Well, that turns out to be just the first, because there are several more betrayals in “Dogtown.” One of them is that the whole film was sponsored by Vans shoes, which most of the skaters wear. We’re never told this. Maybe this kind of transparent marketing is the future of filmmaking, and what you need to get a small movie like “Dogtown” produced, but documentaries are still supposed to have a commitment to truth and honesty, and if you can’t be upfront in one area, you jeopardize the rest.
Here’s another example: The film tells us again and again that these guys were at the root of all modern skateboarding. But the statement is a bit dishonest, really only half-true. If Tony Alva didn’t pop out of that pool, someone else would have. That’s not a slam on Tony Alva, or the poetry of his aggressive skating, just the myth of Tony Alva perpetuated by this movie (a myth that Alva has used to sell skateboards since his first attitude-based advertisement, admired by Peralta in the film). What the Z-Boys added to skating, definitively, was a sense of style. And what they created out of thin air, with a writer and photojournalist named Craig Stecyk, was the idea that skating is a lifestyle. (And lifestyles can be marketed: That’s why the film is sponsored by Vans.)
The problem is that Peralta wants it all, and that it doesn’t all add up. Today, skateboarding is about several things. It’s about style, about hanging out with your friends and about getting away with something. But it’s also about going big — grinding long handrails, soaring over flights of stairs, ollie-ing from rooftop to rooftop — and the Z-Boys were never about going big. And for at least 15 years, contemporary skating has been about inventing and executing ever-complicated tricks — the reason why Tony Hawk is the most famous skater in the world. Again, the Z-Boys might have been inventing tricks every day they dropped into a new pool, but for the purposes of modern skating, they developed two: the Bertleman slide and that front-side air.

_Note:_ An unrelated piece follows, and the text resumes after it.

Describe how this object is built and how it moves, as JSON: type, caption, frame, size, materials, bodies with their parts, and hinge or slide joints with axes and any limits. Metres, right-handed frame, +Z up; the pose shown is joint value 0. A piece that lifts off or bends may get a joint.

The thing is, it wouldn’t have said anything less for the Z-Boys if Peralta’s film were to admit that they didn’t discover modern skating. You can still be a great, influential painter even if you didn’t invent the brush. The only thing it does is make us question everything else in “Dogtown and Z-Boys.” Is Peralta really telling the truth? Or is he just telling us the truth as he remembers it? Or the truth that’s important today? This movie is a sun-dappled documentary about skateboarding, about the thrill of speed, the joy of reckless youth. Turning it into an academic example of the problems of history — of who tells it and how it gets told — is a lot less fun.